Note that, the configurations of the second embodiment to the sixth embodiment may
be applied to the seventh embodiment in the same manner.
(Modification example)
[0094] Each of the embodiments exemplified above may be changed variously. Embodiments of
specific changes are exemplified below. It is also possible to appropriately combine
at least two embodiments selected arbitrarily from the following examples.
(1) In each of the above-mentioned embodiments, the relative pitch transition CR (pitch
bend curve) is calculated from the reference voice data XA and the reference music
track data XB that are provided in advance for the reference music track, but the
variable extraction unit 22 may acquire the relative pitch transition CR by an arbitrary
method. For example, the relative pitch transition CR estimated from an arbitrary
reference voice by using a known singing analysis technology may also be acquired
by the variable extraction unit 22 and applied to the generation of the singing characteristics
data Z performed by the characteristics analysis unit 24. As the singing analysis
technology used to estimate the relative pitch transition CR (pitch bend curve) for
example, it is preferable to use a technology disclosed in T. Nakano and M. Goto, VOCALISTENER 2: A SINGING SYNTHESIS SYSTEM ABLE TO MIMIC A
USER'S SINGING IN TERMS OF VOICE TIMBRE CHANGES AS WELL AS PITCH AND DYNAMICS", In
Proceedings of the 36th International Conference on Acoustics, Speech and Signal Processing
(ICASSP2011), p. 453-456, 2011.
(2) In each of the above-mentioned embodiments, the concatenative voice synthesis
for generating the voice signal V by concatenating phonetic pieces with each other
has been taken as an example, but a known technology is arbitrarily employed for generating
the voice signal V. For example, the voice synthesis unit 66 generates a basic signal
(for example, sinusoidal signal indicating an utterance sound of a vocal cord) adjusted
to each pitch PB of the synthesized pitch transition CP to which the relative pitch
transition CR generated by the variable setting unit 64 is added, and executes filter
processing (for example, filter processing for approximating resonance inside an oral
cavity) corresponding to the phonetic piece of the lyric designated by the synthesis-purpose
music track data YB for the basic signal, to thereby generate the voice signal V.
(3) As described above in the first embodiment, the user of the voice synthesis device
200 can instruct to change the relative pitch transition CR by appropriately operating
the input device 57. The instruction to change the relative pitch transition CR may
also be reflected on the singing characteristics data Z stored in the storage device
14 of the voice analysis device 100.
(4) In each of the above-mentioned embodiments, the relative pitch R has been taken
as an example of the feature amount of the reference voice, but the configuration
in which the feature amount is the relative pitch R is not essential to a configuration
(for example, configuration characterized in the generation of the decision tree T[n])

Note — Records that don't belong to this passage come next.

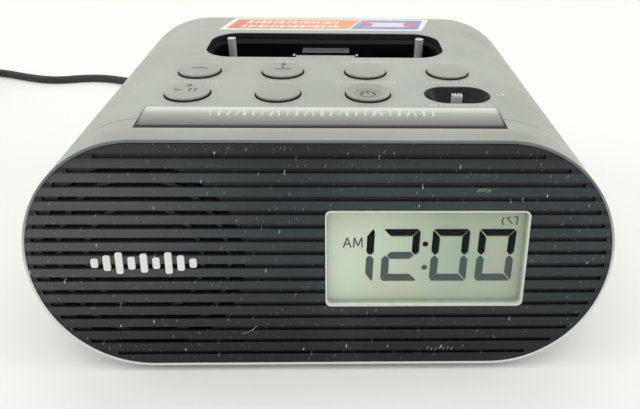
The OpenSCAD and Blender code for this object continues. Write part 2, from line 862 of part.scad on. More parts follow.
module cord() {
    color([0.05, 0.05, 0.05]) tube(cord_route, 3, cord_d);
}

module cord_coil() {
    color([0.05, 0.05, 0.05]) translate([coil_x, coil_y, tie_t + coil_h / 2])
        rotate_extrude($fn = 96) translate([coil_r, 0]) rounded(coil_w, coil_h, 1.5);
}

module cord_tie() {
    color([0.10, 0.10, 0.10]) translate([coil_x, coil_y, tie_t + coil_h / 2])
        rotate([0, 0, 40]) translate([coil_r, 2.5, 0]) rotate([90, 0, 0]) difference() {
            rounded_box(coil_w + 2 * tie_t + 0.4, coil_h + 2 * tie_t, 5, 2.2);
            translate([0, 0, -1]) rounded_box(coil_w + 0.4, coil_h, 7, 1.5);
        }
}

module cord_tail() {
    color([0.05, 0.05, 0.05]) tube(tail_route, 3, cord_d);
}

module adaptor_relief() {
    color([0.04, 0.04, 0.04]) translate([adaptor_x, adaptor_y + adaptor_l / 2, adaptor_h / 2])
        rotate([-90, 0, 0]) difference() {
            cylinder(h = adaptor_relief_l, d1 = 8.4, d2 = cord_d + 1);
            translate([0, 0, adaptor_relief_l - 0.5]) cylinder(h = 3, d = cord_d + 0.1);
        }
}

module power_adaptor() {
    color([0.05, 0.05, 0.05]) translate([adaptor_x - adaptor_w / 2, adaptor_y, adaptor_h / 2])
        rotate([90, 0, 90]) difference() {
            union() {
                sloped_box(adaptor_l, adaptor_h, 2.5, 4, 1.5);
                translate([0, 0, 1.5]) rounded_box(adaptor_l, adaptor_h, adaptor_w - 3, 4);
                translate([0, 0, adaptor_w]) mirror([0, 0, 1])
                    sloped_box(adaptor_l, adaptor_h, 2.5, 4, 1.5);
            }
            // parting line of the two halves
            translate([0, 0, 10]) difference() {
                rounded_box(adaptor_l + 2, adaptor_h + 2, 0.6, 5);
                translate([0, 0, -1]) rounded_box(adaptor_l - 1, adaptor_h - 1, 3, 3.5);
            }
            // shallow field for a rating plate
            translate([4, 0, adaptor_w - 0.4]) rounded_box(34, 24, 1, 1.5);
        }
}

module adaptor_blades() {
    color([0.8, 0.79, 0.72])
        for (s = [-1, 1])
            translate([adaptor_x - adaptor_w / 2 - 17, adaptor_y - 3.2, adaptor_h / 2 + s * 6.35 - 0.75])
                cube([17, 6.4, 1.5]);
}

// ---------- nodes ----------

front_bezel();
front_grille();
grille_cloth();
badge_bars();
lcd_lens();
lcd_glass();
lcd_backlight();
lcd_holder();
display_board();
cabinet_top();
cabinet_bottom();
rubber_feet();
case_screws();
battery_door();
coin_cell();
cell_contacts();
snooze_bar();
play_key();
source_key();
off_key();
minus_key();
plus_key();
sleep_key();
clock_key();
alarm_dish();
alarm_slider();
alarm_switch();
tact_switches();
key_board();
main_board();
board_screws();
tuner_can();
processor();
amplifier();
capacitors();
ferrite_rod();
ferrite_winding();
ferrite_clips();
dock_well();
dock_connector();
dock_latches();
dock_pad();
dock_guides();
dock_board();
dock_label();
speaker_basket();
speaker_surround();
speaker_cone();
speaker_cap();
speaker_magnet();
dc_jack();
dc_plug();
plug_relief();
cord();
cord_coil();
cord_tie();
cord_tail();
adaptor_relief();
power_adaptor();
adaptor_blades();
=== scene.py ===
"""Looks of a dock clock radio: camera, lead, display, printed marks, materials and light."""
import json
import math
import random

import bmesh
import bpy
from mathutils import Matrix, Vector


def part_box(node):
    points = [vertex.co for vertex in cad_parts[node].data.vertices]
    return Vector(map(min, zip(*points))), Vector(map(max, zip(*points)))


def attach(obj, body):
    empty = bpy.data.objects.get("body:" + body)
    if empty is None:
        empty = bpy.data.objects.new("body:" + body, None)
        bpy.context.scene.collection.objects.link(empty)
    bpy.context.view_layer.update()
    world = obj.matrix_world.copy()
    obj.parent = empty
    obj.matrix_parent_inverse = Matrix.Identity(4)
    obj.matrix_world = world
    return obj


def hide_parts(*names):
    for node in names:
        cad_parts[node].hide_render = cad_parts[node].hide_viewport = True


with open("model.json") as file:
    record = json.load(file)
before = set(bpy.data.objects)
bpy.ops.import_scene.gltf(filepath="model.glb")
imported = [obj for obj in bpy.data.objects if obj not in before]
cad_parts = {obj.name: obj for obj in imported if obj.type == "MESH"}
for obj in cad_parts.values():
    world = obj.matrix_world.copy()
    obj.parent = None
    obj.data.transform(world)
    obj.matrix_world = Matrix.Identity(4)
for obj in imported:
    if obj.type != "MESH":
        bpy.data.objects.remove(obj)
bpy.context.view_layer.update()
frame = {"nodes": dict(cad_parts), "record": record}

MM = 0.001
LEAN = math.radians(13.3)
FRONT_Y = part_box("front_bezel")[0].y / MM
BASE_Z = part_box("cabinet_bottom")[0].z / MM
TOP_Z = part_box("cabinet_top")[1].z / MM
FACE_MID = (TOP_Z - BASE_Z) / math.cos(LEAN) / 2
LCD_H = 28
SNOOZE_CROWN_R = 28
SNOOZE_CROWN_Y = FRONT_Y + 32.45
SNOOZE_CROWN_RISE = 0.8
KEY_PITCH = 26.8
GROOVE_PITCH = 3.83
ROW_FRONT = FRONT_Y + 46.8


# ---------- camera ----------

def add_camera():
    """The camera stands in front of the radio, above it, and looks down at it."""
    pitch, yaw, roll = 0.5569, 0.02856, 0.01521
    ahead = Vector((math.sin(yaw) * math.cos(pitch), math.cos(yaw) * math.cos(pitch), -math.sin(pitch)))
    level = Vector((math.cos(yaw), -math.sin(yaw), 0))
    upright = level.cross(ahead)
    right = math.cos(roll) * level + math.sin(roll) * upright
    up = -math.sin(roll) * level + math.cos(roll) * upright
    data = bpy.data.cameras.new("camera")
    data.sensor_width = 36
    data.lens = 33.75
    data.shift_x = -0.0466
    data.clip_start = 0.01
    data.clip_end = 30
    camera = bpy.data.objects.new("camera", data)
    bpy.context.scene.collection.objects.link(camera)
    turn = Matrix((right, up, -ahead)).transposed().to_4x4()
    camera.matrix_world = Matrix.Translation(Vector((3.63, -192.83, 132.83)) * MM) @ turn
    bpy.context.scene.camera = camera


# ---------- node materials ----------

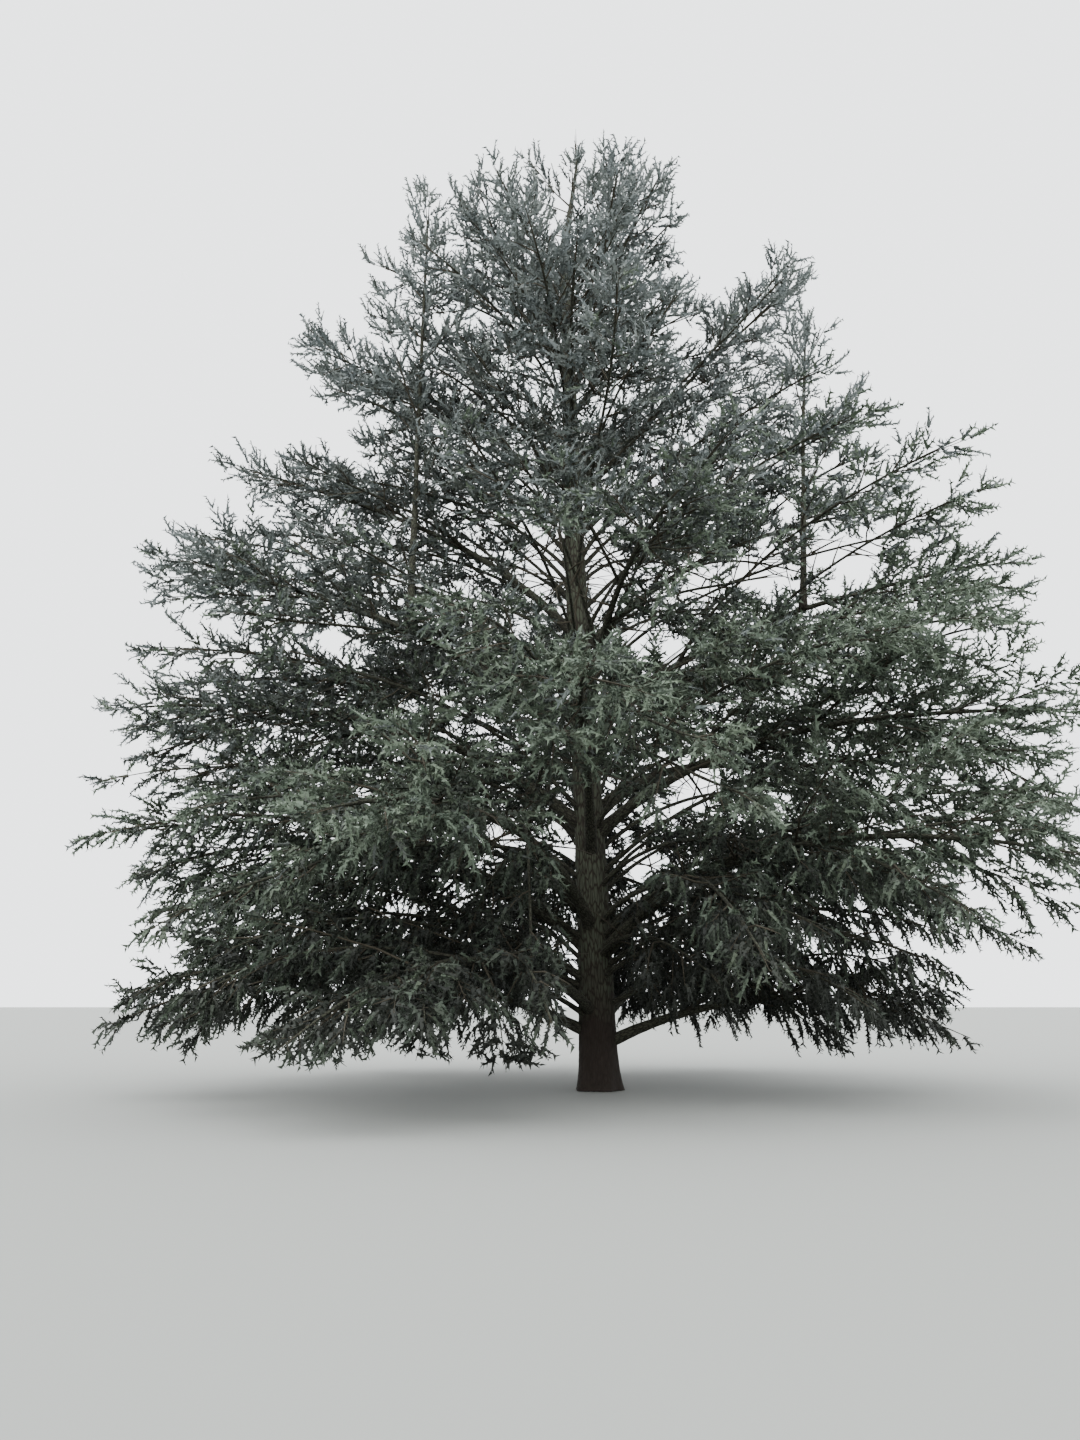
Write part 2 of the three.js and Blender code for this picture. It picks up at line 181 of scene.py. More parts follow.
def sweep_mesh(name, sweeps):
    """One mesh of closed tubes. A sweep is its rings, as rows of points, and each ring's distance along it.
    The attribute "grain" has each point's place on the same tube laid straight, for bark that follows it."""
    points, faces, grain = [], [], []
    for rings, distances in sweeps:
        count, sides = rings.shape[:2]
        first = sum(len(block) for block in points)
        centres = rings.mean(1, keepdims=True)
        radii = np.linalg.norm(rings - centres, axis=2)
        turns = even_turns(sides)
        straight = np.stack([np.cos(turns) * radii, np.sin(turns) * radii,
                             np.repeat(distances[:, None], sides, 1)], -1)
        ends = np.stack([rings[0].mean(0), rings[-1].mean(0)])
        points += [rings.reshape(-1, 3), ends]
        grain += [straight.reshape(-1, 3), [[0, 0, distances[0]], [0, 0, distances[-1]]]]
        ring, side = np.meshgrid(np.arange(count - 1), np.arange(sides), indexing="ij")
        near = first + ring * sides + side
        far = first + ring * sides + (side + 1) % sides
        faces.append(np.stack([near, far, far + sides, near + sides], -1).reshape(-1, 4))
        here = np.arange(sides)
        beyond = (here + 1) % sides
        foot = first + count * sides
        last = foot - sides
        faces.append(np.stack([first + beyond, first + here, np.full(sides, foot)], -1))
        faces.append(np.stack([last + here, last + beyond, np.full(sides, foot + 1)], -1))
    mesh = bpy.data.meshes.new(name)
    mesh.from_pydata(np.concatenate(points), [], [face for block in faces for face in block.tolist()])
    add_attribute(mesh, "grain", "FLOAT_VECTOR", np.concatenate(grain))
    return mesh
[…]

that is not premised on an intended object of suppressing the discontinuous fluctuation
of the relative pitch R. For example, the feature amount acquired by the variable
extraction unit 22 is not limited to the relative pitch R in the configuration of
the first embodiment in which the music track is divided into the plurality of unit
sections U (UA or UB) for each segment, in the configuration of the second embodiment
in which the phrase Q is taken into consideration of the condition for each node v,
in the configuration of the fifth embodiment in which N decision trees T[1] to T[N]
are generated from the basic decision tree T0, in the configuration of the sixth embodiment
in which the decision tree T[n] is generated in the two stages of the first classification
processing SD1 and the second classification processing SD2, or in the configuration
of the seventh embodiment in which the plurality of pieces of singing characteristics
data Z are mixed. For example, the variable extraction unit 22 may also extract the
pitch PA of the reference voice, and the characteristics analysis unit 24 may also
generate the singing characteristics data Z that defines the probabilistic model M
corresponding to the time series of the pitch PA.
[0095] A voice analysis device according to each of the above-mentioned embodiments is realized
by hardware (electronic circuit) such as a digital signal processor (DSP) dedicated
to processing for a sound signal, and is also realized in cooperation between a general-purpose
processor unit such as a central processing unit (CPU) and a program. The program
according to the present invention may be installed on a computer by being provided
in a form of being stored in a computer-readable recording medium. The recording medium
is, for example, a non-transitory recording medium, whose preferred examples include
an optical recording medium (optical disc) such as a CD-ROM, and may include a known
recording medium of an arbitrary format such as a semiconductor recording medium or
a magnetic recording medium. Further, for example, the program according to the present
invention may be installed on the computer by being provided in a form of being distributed
through the communication network. Further, the present invention is also defined
as an operation method (voice analysis method) for the voice analysis device according
to each of the above-mentioned embodiments.